Marie était unie à la blessure du cœur de Jésus, physiquement,
par la médiation de Joseph. Et c’est comme cela qu’il y a
une introduction, une adaptation de Marie comme épouse avec Jésus
comme homme, parce que la blessure du cœur de Joseph, qui est l’époux
de Marie, est la blessure du cœur de Dieu le Fils dans le cœur de
Jésus enfant, qui n’a cessé, au fond, de se communiquer
à son père ‘substantiellement’ ajusté à
son fils.
Alors c’est bien 333 centimètres, vous voyez, la mesure des 6 coudées
qui s’explique.
Il y a bien Jésus, Marie, Joseph, encore une fois.
Cette adaptation mutuelle de Jésus, Marie et Joseph dans la rencontre
nuptiale de Jésus et de Marie, Nouvel Adam et Nouvelle Eve, permet une
chose extraordinaire : elle va permettre à la Toute Puissance de Dieu
de se manifester dans le monde.
Jusqu’à maintenant, tant qu’il n’y avait pas eu cela,
la Toute Puissance de Dieu dans le Christ ne pouvait pas se manifester. Le premier
miracle : le Principe de tous les signes efficaces de Dieu dans son Messie.
Et Jésus avait besoin de cette adaptation, de cette unité sponsale
avec l’Immaculée, avec Marie, à travers son amour pour Joseph
d’ailleurs, dont elle garde mémoire. ‘‘Gardez mémoire
de ceux qui vous ont précédés, les justes’’,
ce que nous lisions dans l’épître : c’est ce qu’elle
faisait, elle en faisait mémoire, corporellement, en son cœur. Jésus
aussi, et c’est comme cela qu’ils étaient adaptés
l’un à l’autre dans la mort de Joseph et dans l’ouverture
du ciel de Dieu le Père.
Et c’est cette adaptation qui a réalisé le retour du Principe
de l’amour de l’homme et de la femme, et la première manifestation,
la recréation de toutes choses à travers le sacrement de mariage.
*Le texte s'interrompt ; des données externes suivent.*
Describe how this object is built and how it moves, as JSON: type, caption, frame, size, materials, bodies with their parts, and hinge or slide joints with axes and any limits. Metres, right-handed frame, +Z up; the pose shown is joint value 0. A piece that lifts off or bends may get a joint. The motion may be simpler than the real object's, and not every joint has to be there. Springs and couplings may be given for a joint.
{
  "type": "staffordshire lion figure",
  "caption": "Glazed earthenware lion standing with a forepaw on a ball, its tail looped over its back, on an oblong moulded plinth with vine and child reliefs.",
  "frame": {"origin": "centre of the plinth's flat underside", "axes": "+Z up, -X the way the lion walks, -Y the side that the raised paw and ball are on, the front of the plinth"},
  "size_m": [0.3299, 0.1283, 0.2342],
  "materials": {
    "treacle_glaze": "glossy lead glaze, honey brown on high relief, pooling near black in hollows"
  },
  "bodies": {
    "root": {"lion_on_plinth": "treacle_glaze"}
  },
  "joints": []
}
Nous avons ici la conception du sacrement de mariage, et donc la conception
de l’origine de tous les sacrements. Voilà pourquoi il y a six
jarres. Un Père de l’Eglise – j’avoue que je ne me
rappelle plus qui c’est – dit que les six jarres représentent
les six autres sacrements.
Ce sacrement est grand, et les gens qui sont mariés ne le savent pas,
quel malheur !
Le divorce, il ne faut pas y toucher.
Surtout pas d’adultère !
S’il y a un seul sacrement auquel il ne faut pas toucher, c’est
celui-là. Il est terrible de toucher à celui-là : parce
qu’il est trop grand, il est à la source de toute recréation.
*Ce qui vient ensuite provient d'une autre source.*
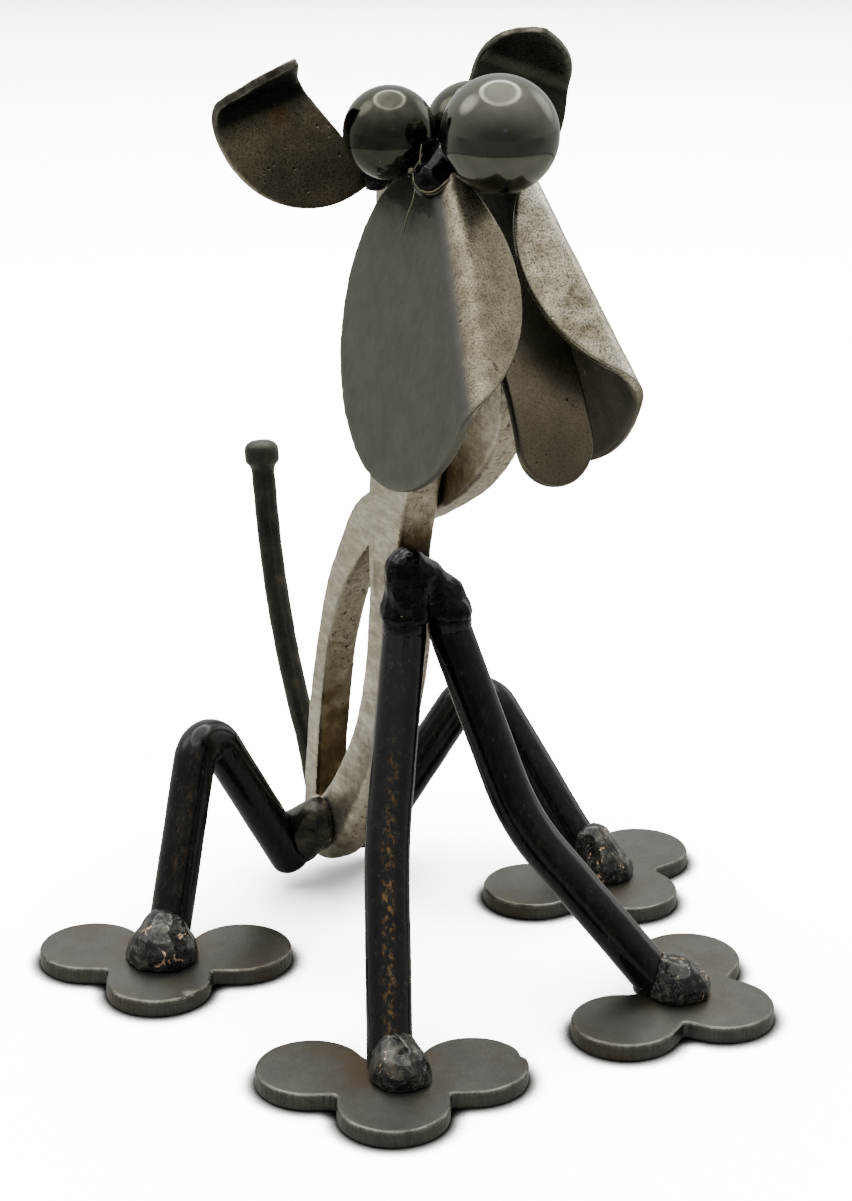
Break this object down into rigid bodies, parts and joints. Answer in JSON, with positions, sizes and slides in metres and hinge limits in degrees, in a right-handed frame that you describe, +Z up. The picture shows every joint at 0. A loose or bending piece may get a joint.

Aussitôt, Marie dit : ‘‘faites tout ce qu’Il vous dira’’.
C’est là que nous allons commencer à contempler le mystère.
Jusqu’à maintenant nous avons vu les pierres d’attente, le
contexte.
‘‘O ti àn legeï umin, poiesatè’’
tout ce que son Logos va manifester, faites-le,
le Verbe va s’exprimer et vous, vous le ferez.
Vous voyez le sacrement ? Le Logos va l’exprimer, et vous, vous le ferez.
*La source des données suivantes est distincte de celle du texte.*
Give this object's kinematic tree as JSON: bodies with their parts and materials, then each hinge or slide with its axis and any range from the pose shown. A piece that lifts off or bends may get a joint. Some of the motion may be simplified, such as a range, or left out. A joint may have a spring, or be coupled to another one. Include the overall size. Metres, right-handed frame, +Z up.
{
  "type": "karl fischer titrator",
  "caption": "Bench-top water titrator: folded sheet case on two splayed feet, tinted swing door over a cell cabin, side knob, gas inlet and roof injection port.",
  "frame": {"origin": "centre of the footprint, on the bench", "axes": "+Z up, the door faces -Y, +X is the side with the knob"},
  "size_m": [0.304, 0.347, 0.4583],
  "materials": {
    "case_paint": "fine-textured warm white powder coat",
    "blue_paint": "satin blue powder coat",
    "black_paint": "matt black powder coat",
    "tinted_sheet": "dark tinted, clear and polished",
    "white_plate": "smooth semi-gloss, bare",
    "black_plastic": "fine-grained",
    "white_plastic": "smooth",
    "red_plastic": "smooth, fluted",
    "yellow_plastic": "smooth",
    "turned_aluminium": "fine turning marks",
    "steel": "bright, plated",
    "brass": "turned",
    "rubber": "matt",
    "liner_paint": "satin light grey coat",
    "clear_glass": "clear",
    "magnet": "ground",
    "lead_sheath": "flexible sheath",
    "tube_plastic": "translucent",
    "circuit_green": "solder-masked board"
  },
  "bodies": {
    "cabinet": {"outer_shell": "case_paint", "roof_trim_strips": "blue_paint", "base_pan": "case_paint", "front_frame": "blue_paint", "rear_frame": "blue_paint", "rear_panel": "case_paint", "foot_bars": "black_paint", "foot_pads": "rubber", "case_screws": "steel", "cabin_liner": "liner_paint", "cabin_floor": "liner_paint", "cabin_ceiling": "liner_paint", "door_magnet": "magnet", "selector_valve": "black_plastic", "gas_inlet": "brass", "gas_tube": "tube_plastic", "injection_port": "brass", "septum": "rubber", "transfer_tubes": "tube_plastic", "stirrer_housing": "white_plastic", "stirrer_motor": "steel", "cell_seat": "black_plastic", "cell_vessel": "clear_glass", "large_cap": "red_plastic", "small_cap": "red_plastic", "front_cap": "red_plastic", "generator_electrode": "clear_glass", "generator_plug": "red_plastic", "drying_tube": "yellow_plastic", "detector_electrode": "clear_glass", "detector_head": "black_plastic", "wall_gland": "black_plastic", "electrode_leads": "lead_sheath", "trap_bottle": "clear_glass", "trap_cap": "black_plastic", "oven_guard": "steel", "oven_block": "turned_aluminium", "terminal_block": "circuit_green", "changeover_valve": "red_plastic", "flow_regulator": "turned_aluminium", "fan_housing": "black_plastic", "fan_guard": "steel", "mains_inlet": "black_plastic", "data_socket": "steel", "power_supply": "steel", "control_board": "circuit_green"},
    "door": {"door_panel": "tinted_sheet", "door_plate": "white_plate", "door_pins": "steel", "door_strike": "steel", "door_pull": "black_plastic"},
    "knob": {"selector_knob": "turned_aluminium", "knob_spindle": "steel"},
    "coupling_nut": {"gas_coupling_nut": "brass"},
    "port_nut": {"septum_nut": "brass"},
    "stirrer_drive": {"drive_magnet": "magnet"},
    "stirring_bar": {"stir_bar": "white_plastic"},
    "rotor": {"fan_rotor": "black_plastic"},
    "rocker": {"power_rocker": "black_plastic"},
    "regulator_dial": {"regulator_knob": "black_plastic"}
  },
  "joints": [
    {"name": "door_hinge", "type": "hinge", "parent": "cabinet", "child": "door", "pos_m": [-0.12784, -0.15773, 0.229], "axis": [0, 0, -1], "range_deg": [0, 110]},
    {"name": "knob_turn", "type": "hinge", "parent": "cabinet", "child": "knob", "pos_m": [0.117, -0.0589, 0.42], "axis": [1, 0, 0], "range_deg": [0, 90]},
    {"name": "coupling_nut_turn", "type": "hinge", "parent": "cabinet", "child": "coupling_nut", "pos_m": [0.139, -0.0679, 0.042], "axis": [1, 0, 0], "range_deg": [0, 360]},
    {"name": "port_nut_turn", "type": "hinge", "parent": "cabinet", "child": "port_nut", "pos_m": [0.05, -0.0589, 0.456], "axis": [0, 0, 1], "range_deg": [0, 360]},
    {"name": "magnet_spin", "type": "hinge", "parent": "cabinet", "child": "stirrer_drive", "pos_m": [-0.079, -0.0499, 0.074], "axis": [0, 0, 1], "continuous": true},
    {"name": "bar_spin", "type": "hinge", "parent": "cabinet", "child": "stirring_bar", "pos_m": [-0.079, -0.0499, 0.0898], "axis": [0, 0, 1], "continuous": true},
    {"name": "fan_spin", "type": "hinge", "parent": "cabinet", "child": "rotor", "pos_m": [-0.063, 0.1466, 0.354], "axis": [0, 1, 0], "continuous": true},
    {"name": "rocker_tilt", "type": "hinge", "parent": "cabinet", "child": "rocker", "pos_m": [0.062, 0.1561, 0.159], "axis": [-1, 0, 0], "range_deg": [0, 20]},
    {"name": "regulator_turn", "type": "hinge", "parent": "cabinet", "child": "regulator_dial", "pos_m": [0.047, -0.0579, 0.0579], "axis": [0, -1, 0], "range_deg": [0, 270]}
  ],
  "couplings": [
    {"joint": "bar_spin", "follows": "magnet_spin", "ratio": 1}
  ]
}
C’est Marie qui commande, parce que Marie a entendu ce que Jésus
a dit, comme elle avait entendu l’Ange Gabriel. Elle a très bien
entendu, et donc il va y avoir un nouvel acte de foi de Marie, il va y avoir
une nouvelle obombration de la Paternité de Dieu dans la chair, et il
va y avoir une nouvelle supervenue du Saint Esprit.
Et c’est ici que nous allons contempler le mystère, c’est
entre ces deux paroles :
‘‘qu’y a-t-il entre toi et moi, femme ? mon heure n’est
pas encore venue’’
et
‘‘tout ce qu’Il vous dira, faites-le’’
qui vient immédiatement après, peut-être même pas
deux secondes après.
Entre les deux il y a eu l’acte de foi qui fait le mystère de Cana.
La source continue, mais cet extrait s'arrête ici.